Non c'è dubbio che il dolore cronico stia diventando sempre più frequente e sfortunatamente non risparmia i bambini, come è stato recentemente evidenziato da Santalahti et al nel loro articolo.

È stato anche dimostrato che sintomi somatici non spiegabili dal punto di vista ambito medico sono frequenti nei pazienti di medicina generale e che le persone che soffrono di queste sindromi somatoformi utilizzano servizi sanitari in misura maggiore rispetto ad altri gruppi di popolazione. I sintomi che questi pazienti presentano variano di intensità, natura, e quantità. I termini utilizzati per descrivere questi pazienti ("frequentatore abituale", " lamentoso cronico", "super-utilizzatore") testimoniano l'incertezza circa la natura di questi disturbi. Esiste comunque un accordo generale sul fatto che questi pazienti vengano visti frequentemente e che la loro gestione rappresenti una difficoltà considerevole, come anche sot­tolineato da Tylee et al.

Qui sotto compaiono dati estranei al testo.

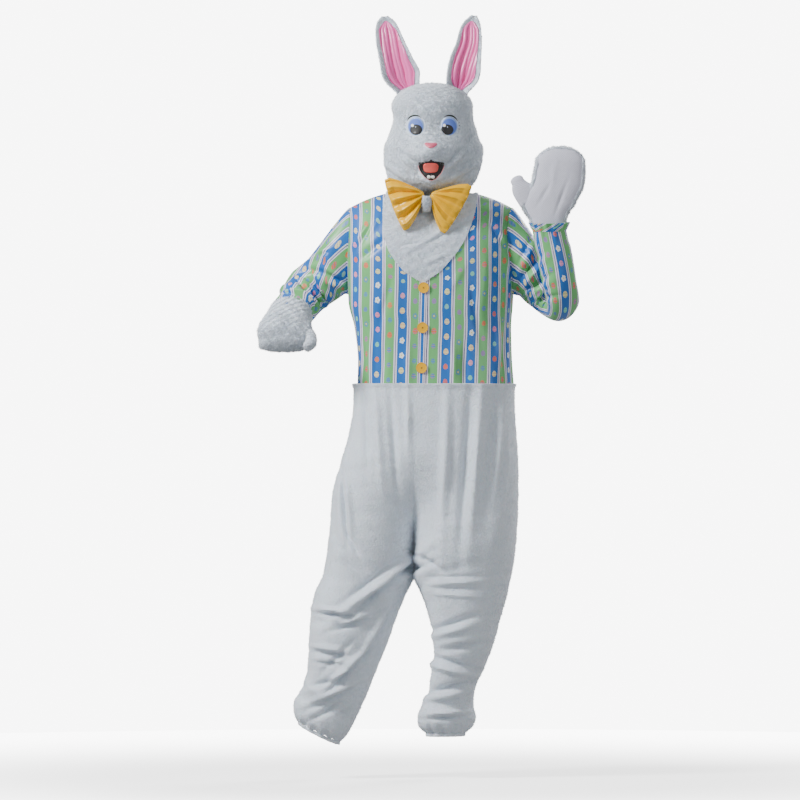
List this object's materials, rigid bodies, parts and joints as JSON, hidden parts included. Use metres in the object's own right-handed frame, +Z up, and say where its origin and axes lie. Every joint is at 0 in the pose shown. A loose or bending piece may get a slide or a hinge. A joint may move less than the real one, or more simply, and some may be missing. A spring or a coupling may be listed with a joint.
{
  "type": "easter bunny costume",
  "caption": "Hollow worn bunny costume in a waving pose: striped satin top, plush trousers, bow tie, mittens and a full-head mask with tall ears.",
  "frame": {"origin": "between the shoulders at the base of the neck, where the wearer carries the costume", "axes": "+Z up along the body, -Y out of the front with the placket and the mask's face, +X to the wearer's left, the side of the raised arm"},
  "size_m": [0.8651, 0.3355, 1.9576],
  "materials": {
    "print_satin": "satin",
    "plush": "matte",
    "mitten_palm": "matte",
    "bow_satin": "satin",
    "ear_satin": "satin",
    "button": "gloss",
    "eye": "gloss",
    "brow": "matte",
    "mouth": "matte",
    "tongue": "matte",
    "tooth": "matte"
  },
  "bodies": {
    "root": {"top_front_left": "print_satin", "top_front_right": "print_satin", "top_back_left": "print_satin", "top_back_right": "print_satin", "button_placket": "print_satin", "sleeve_left": "print_satin", "sleeve_right": "print_satin", "cuff_ruffle_left": "print_satin", "cuff_ruffle_right": "print_satin", "button_1": "button", "button_2": "button", "button_3": "button", "bib": "plush", "trouser_front_left": "plush", "trouser_front_right": "plush", "trouser_back_left": "plush", "trouser_back_right": "plush", "ankle_casing_left": "plush", "ankle_casing_right": "plush", "mask_face": "plush", "mask_back": "plush", "ear_fur_left": "plush", "ear_fur_right": "plush", "ear_satin_left": "ear_satin", "ear_satin_right": "ear_satin", "eye_left": "eye", "eye_right": "eye", "brow_left": "brow", "brow_right": "brow", "nose": "ear_satin", "mouth": "mouth", "tongue": "tongue", "tooth_left": "tooth", "tooth_right": "tooth", "mitten_palm_left": "mitten_palm", "mitten_back_left": "plush", "mitten_thumb_left": "mitten_palm", "mitten_palm_right": "mitten_palm", "mitten_back_right": "plush", "mitten_thumb_right": "plush", "bow_loop_left": "bow_satin", "bow_loop_right": "bow_satin", "bow_knot": "plush"}
  },
  "joints": []
}
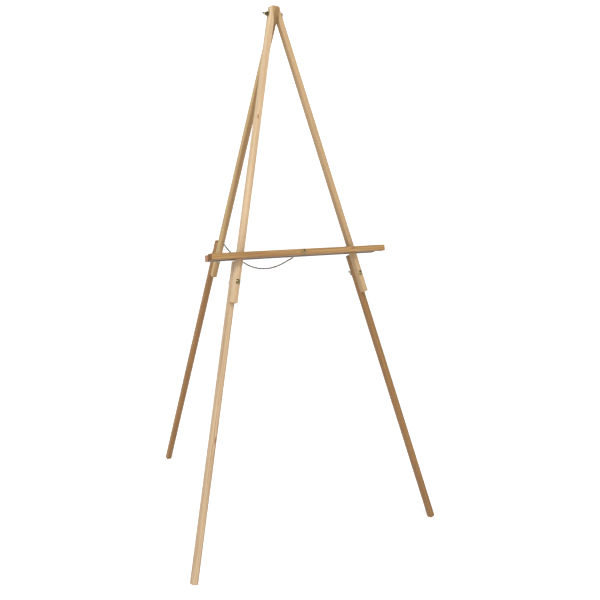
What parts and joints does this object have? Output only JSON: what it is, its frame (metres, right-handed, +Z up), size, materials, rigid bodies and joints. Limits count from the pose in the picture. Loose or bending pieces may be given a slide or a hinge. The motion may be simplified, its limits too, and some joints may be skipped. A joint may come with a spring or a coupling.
{
  "type": "display easel",
  "caption": "Folding wooden display easel that holds a sign or board on a clamped ledge against its sloping front legs, with jointed legs and a stay chain.",
  "frame": {"origin": "on the floor, midway between the left and right feet, and midway between the front feet and the rear foot", "axes": "+Z up, +Y from the front legs towards the rear leg, +X to the right as seen from in front of the ledge"},
  "size_m": [0.9138, 1.093, 1.6565],
  "materials": {
    "pale_wood": "sanded bare wood, thin clear coat",
    "tan_wood": "sanded bare wood, thin clear coat",
    "ledge_wood": "sanded bare wood, thin clear coat",
    "zinc_steel": "zinc plated, slightly yellow",
    "cast_zinc": "cast, plated, satin",
    "chain_steel": "plated wire links"
  },
  "bodies": {
    "ledge_set": {"ledge_front_rail": "ledge_wood", "ledge_back_rail": "ledge_wood", "ledge_bolt": "zinc_steel", "ledge_washer": "zinc_steel", "chain_ring": "zinc_steel", "chain": "chain_steel"},
    "ledge_wing_nut": {"ledge_wing_nut": "cast_zinc"},
    "top_bolt": {"top_bolt": "zinc_steel", "top_washer_right": "zinc_steel"},
    "top_washer": {"top_washer_left": "zinc_steel"},
    "top_wing_nut": {"top_wing_nut": "cast_zinc"},
    "left_upper_leg": {"upper_leg_left": "pale_wood", "leg_bolt_left": "zinc_steel", "leg_washer_left": "zinc_steel"},
    "right_upper_leg": {"upper_leg_right": "pale_wood", "leg_bolt_right": "zinc_steel", "leg_washer_right": "zinc_steel"},
    "rear_upper_leg": {"upper_leg_rear": "tan_wood", "leg_bolt_rear": "zinc_steel", "leg_washer_rear": "zinc_steel", "chain_eye": "zinc_steel"},
    "left_lower_leg": {"lower_leg_left": "pale_wood"},
    "right_lower_leg": {"lower_leg_right": "pale_wood"},
    "rear_lower_leg": {"lower_leg_rear": "tan_wood"},
    "left_wing_nut": {"leg_wing_nut_left": "cast_zinc"},
    "right_wing_nut": {"leg_wing_nut_right": "cast_zinc"},
    "rear_wing_nut": {"leg_wing_nut_rear": "cast_zinc"}
  },
  "joints": [
    {"name": "rear_leg_swing", "type": "hinge", "parent": "ledge_set", "child": "rear_upper_leg", "pos_m": [0, -0.26948, 1.63], "axis": [-1, 0, 0], "range_deg": [0, 31], "deforming": ["chain"]},
    {"name": "left_leg_splay", "type": "hinge", "parent": "ledge_set", "child": "left_upper_leg", "pos_m": [-0.0097, -0.27417, 1.60341], "axis": [0, 0.9848, -0.1736], "range_deg": [-14.8, 0]},
    {"name": "right_leg_splay", "type": "hinge", "parent": "ledge_set", "child": "right_upper_leg", "pos_m": [0.0097, -0.27417, 1.60341], "axis": [0, 0.9848, -0.1736], "range_deg": [0, 14.8]},
    {"name": "top_bolt_slide", "type": "slide", "parent": "ledge_set", "child": "top_bolt", "axis": [1, 0, 0], "range_m": [0, 0.0048]},
    {"name": "top_washer_slide", "type": "slide", "parent": "ledge_set", "child": "top_washer", "axis": [-1, 0, 0], "range_m": [0, 0.0048]},
    {"name": "left_leg_fold", "type": "hinge", "parent": "left_upper_leg", "child": "left_lower_leg", "pos_m": [-0.22784, -0.41108, 0.82695], "axis": [0, 0.9848, -0.1736], "range_deg": [0, 105]},
    {"name": "right_leg_fold", "type": "hinge", "parent": "right_upper_leg", "child": "right_lower_leg", "pos_m": [0.22784, -0.41108, 0.82695], "axis": [0, -0.9848, 0.1736], "range_deg": [0, 105]},
    {"name": "rear_leg_fold", "type": "hinge", "parent": "rear_upper_leg", "child": "rear_lower_leg", "pos_m": [0, 0.11156, 0.84177], "axis": [0, 0.9003, 0.4352], "range_deg": [0, 175]},
    {"name": "top_nut_turn", "type": "hinge", "parent": "top_washer", "child": "top_wing_nut", "pos_m": [0, -0.26948, 1.63], "axis": [1, 0, 0], "continuous": true},
    {"name": "left_nut_turn", "type": "hinge", "parent": "left_upper_leg", "child": "left_wing_nut", "pos_m": [-0.22784, -0.41108, 0.82695], "axis": [0, 0.9848, -0.1736], "continuous": true},
    {"name": "right_nut_turn", "type": "hinge", "parent": "right_upper_leg", "child": "right_wing_nut", "pos_m": [0.22784, -0.41108, 0.82695], "axis": [0, 0.9848, -0.1736], "continuous": true},
    {"name": "rear_nut_turn", "type": "hinge", "parent": "rear_upper_leg", "child": "rear_wing_nut", "pos_m": [0, 0.11156, 0.84177], "axis": [0, 0.9003, 0.4352], "continuous": true},
    {"name": "ledge_nut_turn", "type": "hinge", "parent": "ledge_set", "child": "ledge_wing_nut", "pos_m": [0, -0.39798, 0.90124], "axis": [0, 0.9848, -0.1736], "continuous": true}
  ],
  "couplings": [
    {"joint": "right_leg_splay", "follows": "left_leg_splay", "ratio": -1},
    {"joint": "top_bolt_slide", "follows": "left_leg_splay", "m_per_rad": -0.018564},
    {"joint": "top_washer_slide", "follows": "left_leg_splay", "m_per_rad": -0.018564}
  ]
}
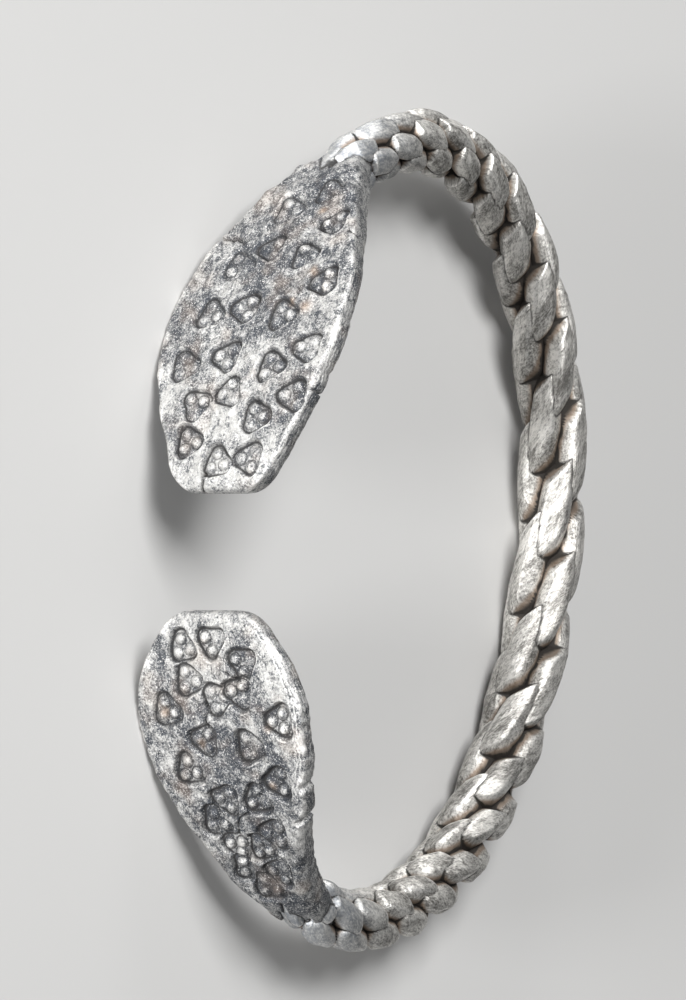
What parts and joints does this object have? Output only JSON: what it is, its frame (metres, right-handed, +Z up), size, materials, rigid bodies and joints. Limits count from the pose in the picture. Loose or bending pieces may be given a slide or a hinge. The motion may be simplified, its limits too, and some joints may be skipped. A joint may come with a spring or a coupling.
{
  "type": "braided bracelet",
  "caption": "Open oval arm ring of braided silver rods, hammered at both ends into leaf-shaped plates with rows of small punched triangles",
  "frame": {"origin": "on the ground, at the middle of the ring's bounding box, with the ring lying on its side", "axes": "X is the oval's long way, the opening faces -Y and +Z is up; the longer plate is towards -X"},
  "size_m": [0.076, 0.0556, 0.0181],
  "materials": {
    "silver": "old hammered silver, bright on edges and ridges, grey and speckled on the plates, dark in stamps and between rods"
  },
  "bodies": {
    "root": {"arm_ring": "silver"}
  },
  "joints": []
}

Nella pratica clinica, è spesso difficile instaurare una relazione positiva con pazienti che soffrono di un dolore di natura psicogena. Questo modello di relazione maladattativa è caratterizzata da un insieme di disappunto e rigetto. Sulla base di questa considerazione, la diagnosi e il trattamento del dolore cronico sono molto più efficaci se includono:

1. attenta indagine circa qualsiasi storia di trauma psicologico passato o presente; 2. empatia; 3. riconoscimento dei comportamenti disfunzionali indotti dal dolore e dei tratti di personalità; 4. documentazione di caratteristiche anatomiche e non anatomiche all'esame fisico, 5. trattamenti multidisciplinari fra cui la psicoterapia quando indicata; 6. uso, quando possibile e appropriato, di procedure non invasive e alternative alle terapie farmacologiche.

Da questo punto di vista, la medicina olistica, ovvero la medicina che affronta i problemi dell'unità inscindibile corpo­mente-spirito, sembra essere efficace nel trattamento del dolore cronico, soprattutto quando il dolore non ha una causa nota. Usando la medicina olistica, i pazienti possono spesso essere curati dalla loro sofferenza e questo avviene quando essi si assumono la responsabilità dei sentimenti repressi. Il ritorno allo stato di assenza di dolore è possibile ogniqualvolta la persona trovi le risorse necessarie per la guarigione esistenziale. Le condizioni necessarie perché la guarigione olistica abbia luogo sono "amore" e "fiducia". Ottenere la piena fiducia del paziente, quindi, sembra essere la più grande sfida per la medicina olistica, soprattutto quando tratta un paziente con dolore.